Workers—those lucky enough to keep their jobs, that is—will earn significantly smaller raises and bonuses next year, as companies are quickly revising their compensation budgets to control operating costs.

A large number of corporations will cut pay increases in 2009 to the lowest level in years, according to two surveys released Thursday, October 23, that measure the impact of the economic slowdown on payrolls.

One, from consulting firm Hewitt Associates, found that 42 percent of executives at more than 400 large corporations plan to decrease pay raises by 1 percentage point next year. Salary increases are now projected to average 3.1 percent, the lowest since Sept. 11, 2001.

“It’s not so much that companies are looking to cut costs,” said Ken Abosch, head of the compensation consulting business at Hewitt Associates. “It’s that they’re focused on slowing down the growth of their existing expenses.”

Not surprisingly, perhaps, the retail industry is expected to award the smallest raises next year—2.9 percent—while health-care companies are projected to increase salaries by 3.6 percent, the largest hike in pay for workers in any industry.

A separate survey of large corporations conducted by consulting firm Watson Wyatt Worldwide found that about 30 percent have reduced their pay budgets and expect to boost compensation by only 2.5 percent next year, down from the 3.7 percent increase they had originally earmarked.

While it’s sure to be unwelcome news for many workers, it beats the alternative.

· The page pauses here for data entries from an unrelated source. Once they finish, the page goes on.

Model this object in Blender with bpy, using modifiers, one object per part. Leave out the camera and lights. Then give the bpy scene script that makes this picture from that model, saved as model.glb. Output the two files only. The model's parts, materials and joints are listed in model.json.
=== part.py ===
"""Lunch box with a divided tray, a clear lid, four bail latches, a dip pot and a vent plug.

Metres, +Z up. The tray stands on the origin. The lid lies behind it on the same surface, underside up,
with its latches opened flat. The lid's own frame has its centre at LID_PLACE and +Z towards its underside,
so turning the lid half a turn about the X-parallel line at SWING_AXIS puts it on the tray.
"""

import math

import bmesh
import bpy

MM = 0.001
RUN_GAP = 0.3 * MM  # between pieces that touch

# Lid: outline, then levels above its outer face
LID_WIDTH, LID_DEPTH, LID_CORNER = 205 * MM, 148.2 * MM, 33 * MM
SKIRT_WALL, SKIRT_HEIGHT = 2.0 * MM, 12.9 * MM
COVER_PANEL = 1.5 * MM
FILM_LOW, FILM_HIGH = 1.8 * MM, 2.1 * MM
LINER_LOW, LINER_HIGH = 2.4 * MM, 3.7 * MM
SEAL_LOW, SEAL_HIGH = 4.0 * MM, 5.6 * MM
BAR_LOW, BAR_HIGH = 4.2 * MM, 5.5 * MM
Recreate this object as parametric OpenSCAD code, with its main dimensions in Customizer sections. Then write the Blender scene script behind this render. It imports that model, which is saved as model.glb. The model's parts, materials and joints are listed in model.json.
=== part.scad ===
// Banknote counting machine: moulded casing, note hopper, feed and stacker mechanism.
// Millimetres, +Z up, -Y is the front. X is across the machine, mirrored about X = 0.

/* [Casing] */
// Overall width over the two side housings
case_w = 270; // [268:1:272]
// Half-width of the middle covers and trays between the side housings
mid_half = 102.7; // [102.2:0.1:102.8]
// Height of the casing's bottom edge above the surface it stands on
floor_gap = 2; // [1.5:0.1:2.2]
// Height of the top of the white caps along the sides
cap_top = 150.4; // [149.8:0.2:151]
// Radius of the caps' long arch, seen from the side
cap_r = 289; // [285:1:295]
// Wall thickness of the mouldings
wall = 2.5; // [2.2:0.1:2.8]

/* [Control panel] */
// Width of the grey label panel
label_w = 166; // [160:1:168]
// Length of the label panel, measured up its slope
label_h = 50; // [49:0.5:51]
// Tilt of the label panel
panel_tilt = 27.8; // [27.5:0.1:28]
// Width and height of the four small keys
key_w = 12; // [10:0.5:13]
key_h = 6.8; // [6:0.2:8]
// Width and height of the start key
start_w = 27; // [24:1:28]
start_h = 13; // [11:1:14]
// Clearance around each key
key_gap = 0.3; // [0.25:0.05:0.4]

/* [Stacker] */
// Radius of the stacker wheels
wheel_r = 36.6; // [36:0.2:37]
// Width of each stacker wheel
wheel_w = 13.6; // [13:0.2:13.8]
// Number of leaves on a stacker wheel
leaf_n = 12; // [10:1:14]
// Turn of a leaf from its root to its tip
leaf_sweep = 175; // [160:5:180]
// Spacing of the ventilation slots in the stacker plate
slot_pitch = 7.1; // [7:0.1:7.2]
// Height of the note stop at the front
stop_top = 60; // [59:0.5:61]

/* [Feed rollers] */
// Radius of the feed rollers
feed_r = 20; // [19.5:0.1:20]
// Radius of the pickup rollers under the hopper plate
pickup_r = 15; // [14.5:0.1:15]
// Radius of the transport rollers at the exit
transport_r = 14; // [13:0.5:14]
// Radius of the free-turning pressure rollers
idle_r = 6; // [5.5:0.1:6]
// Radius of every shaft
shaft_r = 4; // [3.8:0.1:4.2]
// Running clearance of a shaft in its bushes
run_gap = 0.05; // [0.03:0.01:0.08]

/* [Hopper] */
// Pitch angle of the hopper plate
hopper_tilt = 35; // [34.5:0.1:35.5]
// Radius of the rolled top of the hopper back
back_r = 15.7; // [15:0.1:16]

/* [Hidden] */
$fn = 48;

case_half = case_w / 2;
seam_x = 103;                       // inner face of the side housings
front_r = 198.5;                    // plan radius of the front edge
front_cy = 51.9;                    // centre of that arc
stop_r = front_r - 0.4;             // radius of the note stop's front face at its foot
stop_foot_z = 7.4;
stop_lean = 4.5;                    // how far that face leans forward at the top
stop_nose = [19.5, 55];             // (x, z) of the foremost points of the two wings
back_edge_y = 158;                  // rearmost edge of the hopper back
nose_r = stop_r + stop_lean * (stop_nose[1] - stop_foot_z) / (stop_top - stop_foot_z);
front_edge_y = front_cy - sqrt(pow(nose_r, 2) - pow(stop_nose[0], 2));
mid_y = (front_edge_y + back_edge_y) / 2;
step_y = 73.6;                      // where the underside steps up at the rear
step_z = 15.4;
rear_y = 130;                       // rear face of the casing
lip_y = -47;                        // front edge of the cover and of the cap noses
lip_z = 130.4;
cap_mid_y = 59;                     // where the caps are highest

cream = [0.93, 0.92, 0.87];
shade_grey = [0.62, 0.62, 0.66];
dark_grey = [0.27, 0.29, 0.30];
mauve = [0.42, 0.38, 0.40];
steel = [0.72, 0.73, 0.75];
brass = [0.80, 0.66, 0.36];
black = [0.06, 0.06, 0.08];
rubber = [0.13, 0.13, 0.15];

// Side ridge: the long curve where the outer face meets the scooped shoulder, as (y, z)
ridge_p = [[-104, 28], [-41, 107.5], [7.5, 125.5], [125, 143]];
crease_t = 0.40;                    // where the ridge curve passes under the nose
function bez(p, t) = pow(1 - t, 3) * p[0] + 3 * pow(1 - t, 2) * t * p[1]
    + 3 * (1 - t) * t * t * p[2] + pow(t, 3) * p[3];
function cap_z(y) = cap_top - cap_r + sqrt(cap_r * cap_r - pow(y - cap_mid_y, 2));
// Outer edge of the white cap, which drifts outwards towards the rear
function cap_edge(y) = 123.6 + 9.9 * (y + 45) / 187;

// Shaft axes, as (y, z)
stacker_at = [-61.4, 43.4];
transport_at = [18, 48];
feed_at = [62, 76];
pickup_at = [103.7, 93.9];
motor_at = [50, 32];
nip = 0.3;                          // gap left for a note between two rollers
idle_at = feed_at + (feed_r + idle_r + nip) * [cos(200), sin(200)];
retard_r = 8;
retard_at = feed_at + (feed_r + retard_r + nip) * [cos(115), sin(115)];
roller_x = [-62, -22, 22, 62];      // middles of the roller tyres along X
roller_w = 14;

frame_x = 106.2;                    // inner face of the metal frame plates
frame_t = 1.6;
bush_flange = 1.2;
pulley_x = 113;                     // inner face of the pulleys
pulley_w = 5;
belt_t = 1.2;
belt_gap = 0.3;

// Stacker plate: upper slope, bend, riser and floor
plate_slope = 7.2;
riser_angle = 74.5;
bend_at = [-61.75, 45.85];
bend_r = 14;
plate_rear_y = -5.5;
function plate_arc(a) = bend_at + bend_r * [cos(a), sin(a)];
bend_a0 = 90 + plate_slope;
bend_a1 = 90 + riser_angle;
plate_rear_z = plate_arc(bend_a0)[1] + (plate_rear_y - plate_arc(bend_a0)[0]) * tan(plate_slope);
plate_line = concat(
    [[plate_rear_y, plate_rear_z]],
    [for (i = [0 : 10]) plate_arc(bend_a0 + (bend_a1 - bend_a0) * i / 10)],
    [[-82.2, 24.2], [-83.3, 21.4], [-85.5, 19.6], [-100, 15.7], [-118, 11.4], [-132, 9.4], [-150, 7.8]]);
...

Watson Wyatt also found that roughly a quarter of large companies are now planning layoffs next year, while another quarter will institute a hiring freeze.

The employment picture, bleak to begin with, appears to be getting worse: New jobless claims jumped by 15,000 the week of October 12—10,000 more than expected—according to data released by the Labor Department on October 23. Total jobless claims now stand at 478,000, close to the levels in late 2001.